[GOAL OF THE EXERCISE]:
Go from the first line to the line with "running_gap = 0.05; // [0.02:0.01:0.08]" and return those lines verbatim, ends included.

[Modeling code records]:
----

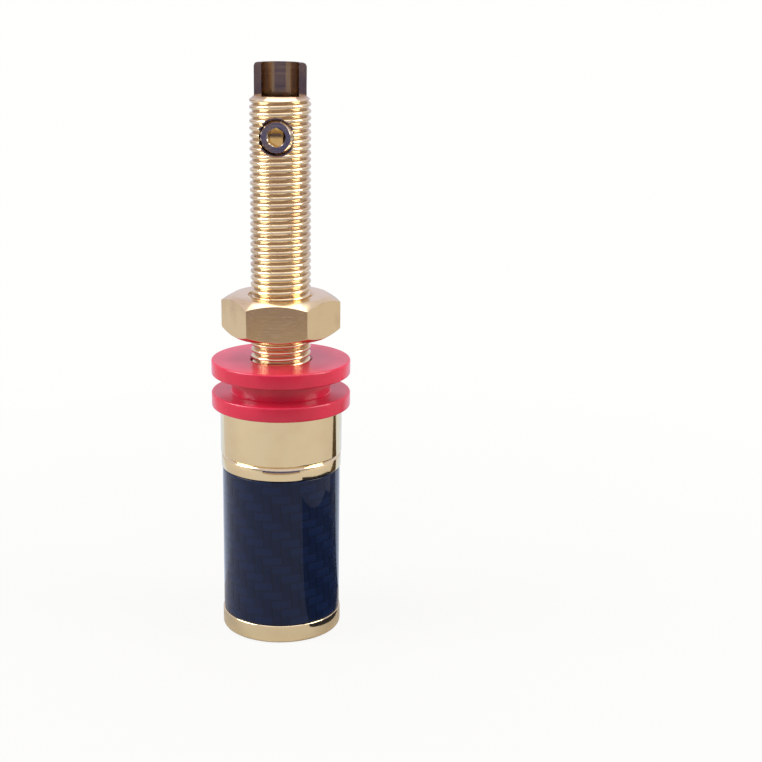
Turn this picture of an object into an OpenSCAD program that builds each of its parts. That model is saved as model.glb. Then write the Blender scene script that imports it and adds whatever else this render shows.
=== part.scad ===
// Long-tail speaker binding post with a screw-down knob, insulators for a panel,
// a mounting nut and a solder cup with a grub screw. It stands on its knob's nose,
// with +Z from the nose to the tail. Threads are plain cylinders of their outer size.

/* [Thread] */
// Outer diameter of the stud's thread
thread_d = 9; // [8:0.25:10]
// Pitch of the stud's thread
thread_pitch = 1; // [0.75:0.05:1.25]
// Radial gap between a part and the thread or neck that it turns on
running_gap = 0.05; // [0.02:0.01:0.08]

/* [Knob] */
// Diameter of the knob's front flange
nose_d = 18.3; // [17:0.1:20]
// Height of the knob's front flange
nose_h = 2.8; // [2:0.1:4]
// Radius of the front flange's outer edge
nose_round = 0.5; // [0.2:0.1:0.8]
// Bevel round the mouth of the knob's hole
mouth_bevel = 0.5; // [0.2:0.1:0.8]
// Length of the knob's body between its flange and the pressure ring
body_l = 23.2; // [20:0.1:28]
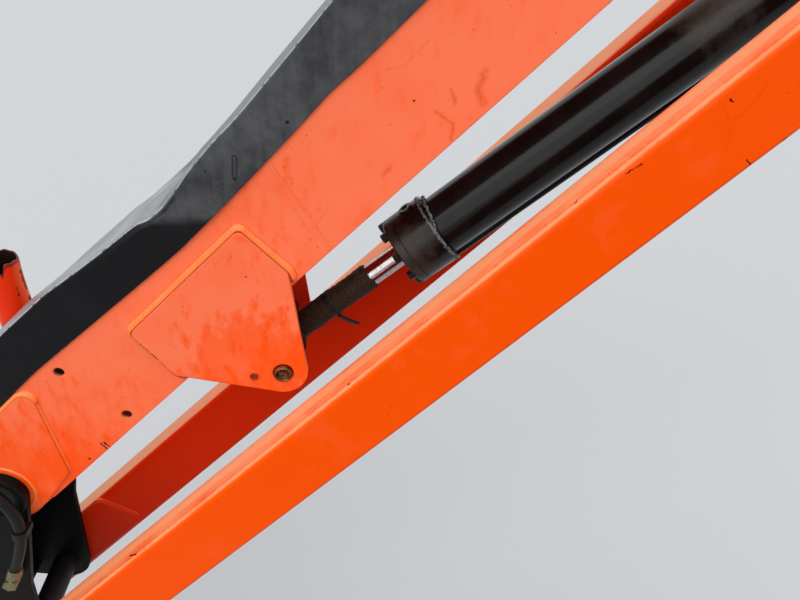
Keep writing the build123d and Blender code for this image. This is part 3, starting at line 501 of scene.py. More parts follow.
def sprayed_surface(tree, shader, colour, rough, level, place, smooth, bare, wave_size, wave, chip_depth, height_mm):
    """Joins colour and roughness to the shader, and lifts the surface by orange peel, a slower wave of this size
    and share, and the chips, which lie lower."""
    tree.links.new(colour, shader.inputs["Base Color"])
    tree.links.new(rough, shader.inputs["Roughness"])
    shader.inputs["Specular IOR Level"].default_value = level
    peel = add(tree, "TexNoise", {"Vector": place, "Scale": 1 / PEEL, "Detail": 2.0})
    slow = add(tree, "TexNoise", {"Vector": place, "Scale": 1 / wave_size, "Detail": 1.0})
    height = add(tree, "Math", (slow, wave, peel), operation="MULTIPLY_ADD")
    height = add(tree, "Math", (bare, -chip_depth, height), operation="MULTIPLY_ADD")
    bump = add(tree, "Bump", {"Height": height, "Distance": height_mm * MM, "Strength": 1.0, "Normal": smooth})
    tree.links.new(bump, shader.inputs["Normal"])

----

[SOLUTION]:
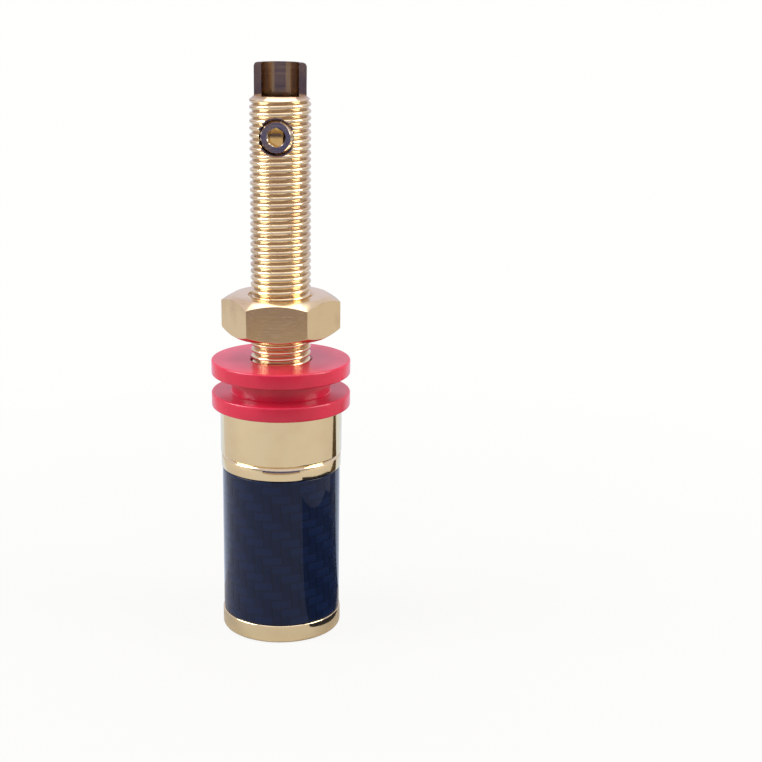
Turn this picture of an object into an OpenSCAD program that builds each of its parts. That model is saved as model.glb. Then write the Blender scene script that imports it and adds whatever else this render shows.
=== part.scad ===
// Long-tail speaker binding post with a screw-down knob, insulators for a panel,
// a mounting nut and a solder cup with a grub screw. It stands on its knob's nose,
// with +Z from the nose to the tail. Threads are plain cylinders of their outer size.

/* [Thread] */
// Outer diameter of the stud's thread
thread_d = 9; // [8:0.25:10]
// Pitch of the stud's thread
thread_pitch = 1; // [0.75:0.05:1.25]
// Radial gap between a part and the thread or neck that it turns on
running_gap = 0.05; // [0.02:0.01:0.08]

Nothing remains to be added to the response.